The end result would end up looking a little bit like containerization but without the clunkiness, bloat, wheel-reinvention, and inconvenience. You'd be able to keep deployments in git and deploy them with git checkout and git pull using ssh with orchestration issues handled either locally or in a peer to peer manner, and you'd be able to just log into a machine and launch something without having to go through some kind of complicated container management infrastructure. You'd also have lighter weight deployments since unless there were a compelling reason to do so (like library compatibility issues) most software could just use the core shared libraries (libc, stdc++, etc.) and standard toolchain on the host system.

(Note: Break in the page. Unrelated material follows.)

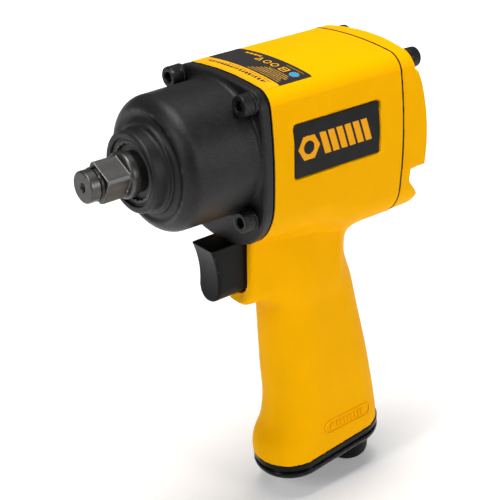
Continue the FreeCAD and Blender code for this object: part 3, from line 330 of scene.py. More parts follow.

This is all probably water under the bridge. Chances are the path forward will be to develop true secure container multi-tenancy and to achieve with containers what should have been achieved by extending the Unix permission model to networking in user space.
The purpose of this post is to show how small decisions that nobody really thinks about can have dramatic effects on the future evolution of technology (and society). The 1970s decision to use port numbers as an in-band signaling mechanism to implement cross-system security validation might have been, in retrospect, a trillion dollar mistake that pushed the evolution of the Unix platform down a path of significantly greater complexity, resource use, and cost.
But hey, maybe it's not a done deal yet. There's over a dozen Linux distributions and most of them are doing more or less the same things with a slightly different spin. Implementing something like this would be an interesting way for one of them to differentiate. The first step would be to implement networking permissions something like what was discussed above and to propose it as a kernel patch. For backward compatibility you could make it something enabled via a sysctl setting, or maybe a module (if modules can make changes that deep).